Yves Montand went to kiss her on the cheek to say goodnight; Marilyn turned her face toward him and her lips cast their spell. That night was the beginning of a love story that lasted several months. Once again, Marilyn needed desperately to love someone; Montand, having satisfied his tough guy pride, tried to free himself from this woman who called him at all hours of the night, stalked him in airports, and would react to his lack of affection by consuming vials of pills.

Marilyn Monroe, who only played at being a dumb blond and who was actually a gifted actress, ended up making Yves Montand world famous— as she had done with Arthur Miller. The progressives of Paris forgave their hero for that frivolous incident, as did Simone Signoret after she had shed a few tears. She was more offended by the humiliation of the public scandal than her husband’s infidelity.
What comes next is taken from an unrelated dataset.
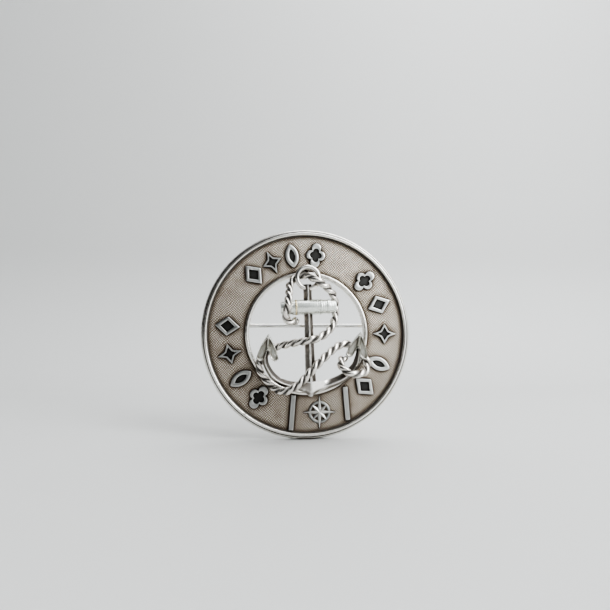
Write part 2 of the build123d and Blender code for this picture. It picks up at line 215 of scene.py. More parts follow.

We already know what happened in filming sessions. Montand redeemed himself: he purified himself working with Costa Bravos. He once again became the guy who sang “O bella ciao, bella ciao” with even more conviction—that song of the partisans of Italy, his country of origin, this time against the fascism which had spread among the Greek colonels.

Many generations retain in their memory, alongside Melina Mercouri, Simone Signoret, and Edith Piaf, the image of this movie star who embodied the mythology of the Resistance whom one must imagine under the autumn skies of Paris, with accordion music in the background, walking over dead leaves through the gardens of Luxembourg.

He died in Senlis in 1991. He is buried in the cemetery of Père Lachaise alongside of Simone Signoret and a few steps from Avenida de Muertos Combattants Étrangers par la France; however, in any location of the world there may still be a train passing by and in some remote station there will be a member of the Resistance leaning on his bicycle with a cigarette in his mouth.